» What is required
In the entries below, find the line containing "return nodes" and the line containing "if empty is". Copy those two lines and everything between them exactly, and only that.

start

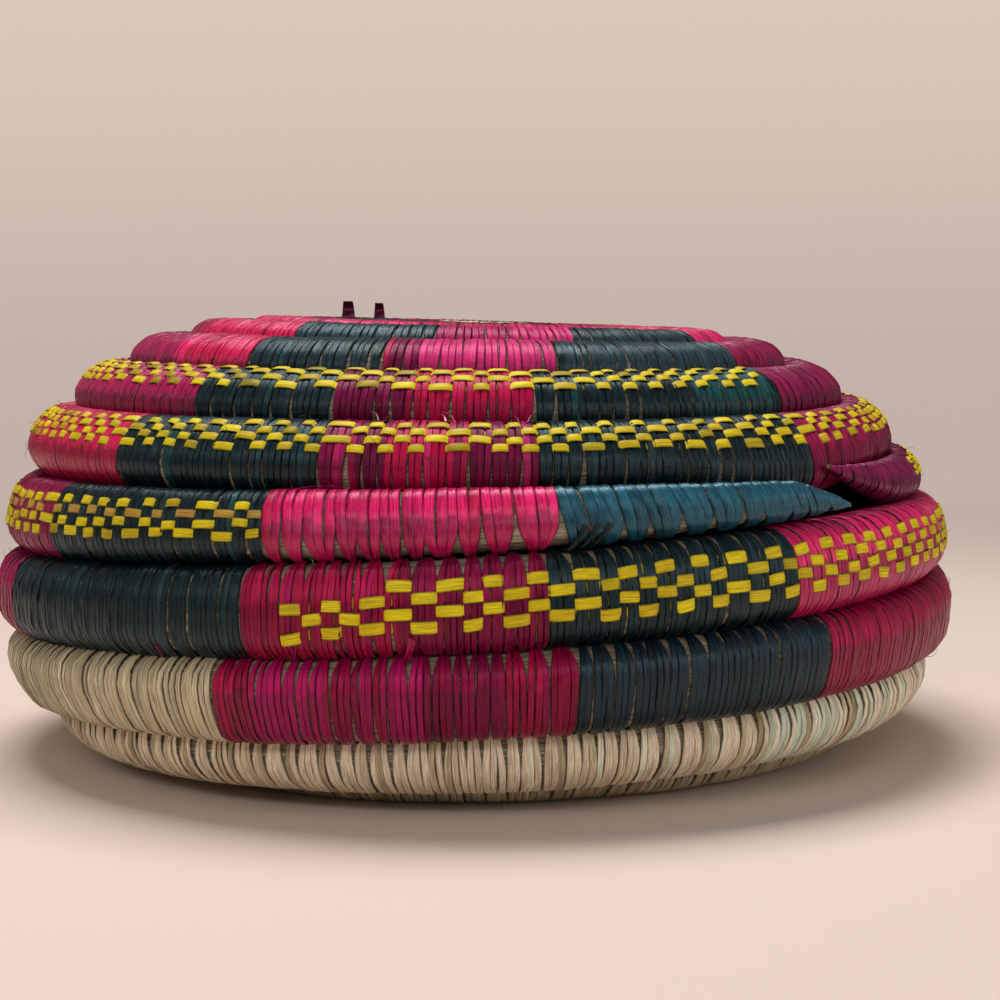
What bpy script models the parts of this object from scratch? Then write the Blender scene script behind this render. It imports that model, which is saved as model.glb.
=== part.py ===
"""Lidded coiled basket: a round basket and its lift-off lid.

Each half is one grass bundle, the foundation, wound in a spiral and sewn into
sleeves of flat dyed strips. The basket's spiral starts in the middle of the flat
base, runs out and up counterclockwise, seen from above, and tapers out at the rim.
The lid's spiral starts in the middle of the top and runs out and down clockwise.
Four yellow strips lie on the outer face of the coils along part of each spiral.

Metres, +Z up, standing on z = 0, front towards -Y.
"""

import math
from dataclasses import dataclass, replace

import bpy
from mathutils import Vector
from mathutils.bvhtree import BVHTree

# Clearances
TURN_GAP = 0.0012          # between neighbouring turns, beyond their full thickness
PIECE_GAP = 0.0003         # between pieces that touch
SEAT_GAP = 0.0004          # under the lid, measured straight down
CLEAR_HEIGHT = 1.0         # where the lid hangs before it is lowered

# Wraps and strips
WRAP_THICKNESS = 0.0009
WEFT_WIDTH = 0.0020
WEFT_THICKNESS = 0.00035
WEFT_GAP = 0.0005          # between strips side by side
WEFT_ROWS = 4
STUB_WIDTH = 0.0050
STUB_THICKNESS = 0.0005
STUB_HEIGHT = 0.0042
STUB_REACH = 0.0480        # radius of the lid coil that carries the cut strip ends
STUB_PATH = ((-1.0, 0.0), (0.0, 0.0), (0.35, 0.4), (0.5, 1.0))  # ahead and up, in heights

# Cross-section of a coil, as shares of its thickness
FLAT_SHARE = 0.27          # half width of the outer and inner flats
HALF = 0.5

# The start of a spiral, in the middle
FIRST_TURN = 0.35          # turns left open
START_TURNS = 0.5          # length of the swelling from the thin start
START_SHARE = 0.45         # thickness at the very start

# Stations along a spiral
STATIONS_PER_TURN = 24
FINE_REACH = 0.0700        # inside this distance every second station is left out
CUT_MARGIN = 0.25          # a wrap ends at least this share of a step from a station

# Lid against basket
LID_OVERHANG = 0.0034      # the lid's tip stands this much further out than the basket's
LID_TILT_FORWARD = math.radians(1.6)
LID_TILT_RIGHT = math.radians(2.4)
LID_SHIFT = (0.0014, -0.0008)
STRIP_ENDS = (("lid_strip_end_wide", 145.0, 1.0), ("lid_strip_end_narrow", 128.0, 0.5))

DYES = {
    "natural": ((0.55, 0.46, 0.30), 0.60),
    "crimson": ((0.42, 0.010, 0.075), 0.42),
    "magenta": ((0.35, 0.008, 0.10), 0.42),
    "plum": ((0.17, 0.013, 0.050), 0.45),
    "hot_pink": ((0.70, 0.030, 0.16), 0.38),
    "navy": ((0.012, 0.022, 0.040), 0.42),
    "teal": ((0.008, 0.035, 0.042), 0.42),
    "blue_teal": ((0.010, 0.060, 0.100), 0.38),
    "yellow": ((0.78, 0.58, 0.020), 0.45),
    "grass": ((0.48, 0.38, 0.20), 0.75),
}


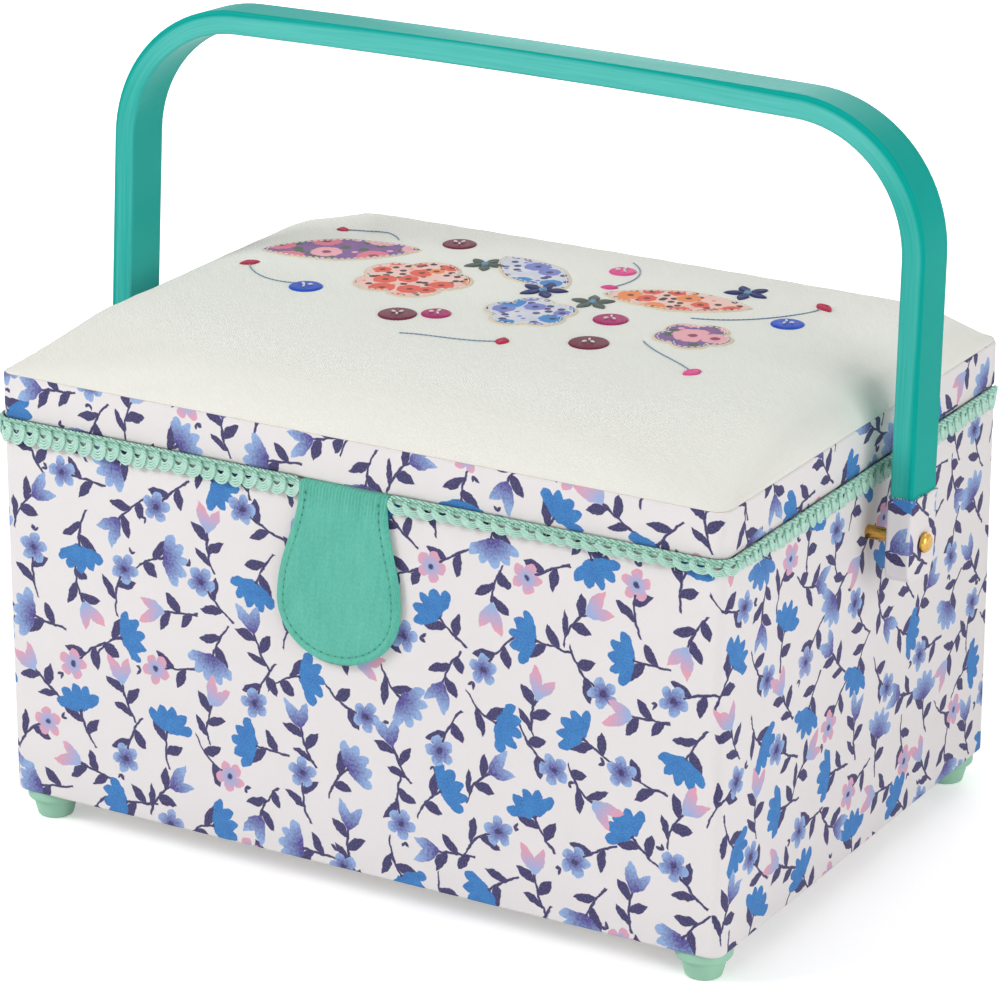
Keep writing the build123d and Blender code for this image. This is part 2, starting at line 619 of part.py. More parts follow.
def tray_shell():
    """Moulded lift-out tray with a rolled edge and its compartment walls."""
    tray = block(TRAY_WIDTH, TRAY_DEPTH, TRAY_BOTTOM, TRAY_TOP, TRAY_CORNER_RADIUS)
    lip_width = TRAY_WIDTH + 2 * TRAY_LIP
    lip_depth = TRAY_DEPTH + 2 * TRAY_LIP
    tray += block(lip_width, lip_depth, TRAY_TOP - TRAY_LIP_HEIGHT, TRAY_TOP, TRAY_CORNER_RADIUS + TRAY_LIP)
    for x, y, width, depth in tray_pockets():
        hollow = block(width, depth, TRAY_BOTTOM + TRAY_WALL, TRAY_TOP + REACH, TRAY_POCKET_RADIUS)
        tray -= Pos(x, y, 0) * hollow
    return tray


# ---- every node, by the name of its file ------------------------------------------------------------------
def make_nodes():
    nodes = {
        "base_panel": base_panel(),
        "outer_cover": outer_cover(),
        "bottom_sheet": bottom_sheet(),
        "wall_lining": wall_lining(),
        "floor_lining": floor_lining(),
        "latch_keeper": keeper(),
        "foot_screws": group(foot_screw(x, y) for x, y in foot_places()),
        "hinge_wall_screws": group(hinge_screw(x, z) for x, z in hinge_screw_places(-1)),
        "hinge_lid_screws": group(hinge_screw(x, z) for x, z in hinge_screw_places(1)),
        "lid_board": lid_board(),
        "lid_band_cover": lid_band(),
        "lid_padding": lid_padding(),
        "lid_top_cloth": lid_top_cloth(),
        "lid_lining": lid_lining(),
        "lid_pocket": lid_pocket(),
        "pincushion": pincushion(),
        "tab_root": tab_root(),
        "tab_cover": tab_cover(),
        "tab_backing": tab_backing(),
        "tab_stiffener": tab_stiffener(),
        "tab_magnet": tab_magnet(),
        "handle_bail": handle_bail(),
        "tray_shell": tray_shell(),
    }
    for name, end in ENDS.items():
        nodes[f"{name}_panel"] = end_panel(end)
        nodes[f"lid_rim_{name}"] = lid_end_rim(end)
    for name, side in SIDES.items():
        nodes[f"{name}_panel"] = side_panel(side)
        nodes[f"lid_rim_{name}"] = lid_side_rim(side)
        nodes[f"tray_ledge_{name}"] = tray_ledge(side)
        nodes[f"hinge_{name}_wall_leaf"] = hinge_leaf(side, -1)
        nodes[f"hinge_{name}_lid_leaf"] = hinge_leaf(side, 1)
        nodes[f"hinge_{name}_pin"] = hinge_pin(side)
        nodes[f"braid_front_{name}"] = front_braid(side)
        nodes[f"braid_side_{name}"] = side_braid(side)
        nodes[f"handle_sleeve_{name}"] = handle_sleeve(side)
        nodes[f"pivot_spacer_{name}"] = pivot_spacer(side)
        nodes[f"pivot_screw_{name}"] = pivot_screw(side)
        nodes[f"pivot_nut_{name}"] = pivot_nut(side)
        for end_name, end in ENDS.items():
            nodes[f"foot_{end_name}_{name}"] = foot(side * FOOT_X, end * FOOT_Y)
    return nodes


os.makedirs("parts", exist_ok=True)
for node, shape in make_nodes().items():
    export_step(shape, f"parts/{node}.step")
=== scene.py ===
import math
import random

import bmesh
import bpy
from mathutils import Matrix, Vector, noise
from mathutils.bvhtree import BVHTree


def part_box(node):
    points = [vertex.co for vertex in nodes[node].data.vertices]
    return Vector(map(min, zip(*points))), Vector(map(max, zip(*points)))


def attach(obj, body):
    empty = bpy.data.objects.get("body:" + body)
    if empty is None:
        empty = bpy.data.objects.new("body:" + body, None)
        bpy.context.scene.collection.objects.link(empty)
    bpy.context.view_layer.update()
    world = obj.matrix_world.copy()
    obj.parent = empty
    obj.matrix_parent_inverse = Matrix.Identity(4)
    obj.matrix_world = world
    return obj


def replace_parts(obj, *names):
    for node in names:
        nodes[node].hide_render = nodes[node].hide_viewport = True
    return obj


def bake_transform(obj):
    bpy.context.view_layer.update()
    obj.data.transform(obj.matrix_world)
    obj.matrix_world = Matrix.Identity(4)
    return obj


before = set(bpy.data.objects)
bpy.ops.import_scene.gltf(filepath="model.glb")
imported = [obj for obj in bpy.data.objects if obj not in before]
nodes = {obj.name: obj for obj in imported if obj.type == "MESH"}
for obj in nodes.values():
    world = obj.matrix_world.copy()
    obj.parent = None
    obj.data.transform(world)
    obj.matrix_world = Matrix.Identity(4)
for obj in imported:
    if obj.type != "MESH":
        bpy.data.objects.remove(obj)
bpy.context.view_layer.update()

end

» Result of the exercise
    return nodes


os.makedirs("parts", exist_ok=True)
for node, shape in make_nodes().items():
    export_step(shape, f"parts/{node}.step")
=== scene.py ===
import math
import random

import bmesh
import bpy
from mathutils import Matrix, Vector, noise
from mathutils.bvhtree import BVHTree


def part_box(node):
    points = [vertex.co for vertex in nodes[node].data.vertices]
    return Vector(map(min, zip(*points))), Vector(map(max, zip(*points)))


def attach(obj, body):
    empty = bpy.data.objects.get("body:" + body)
    if empty is None:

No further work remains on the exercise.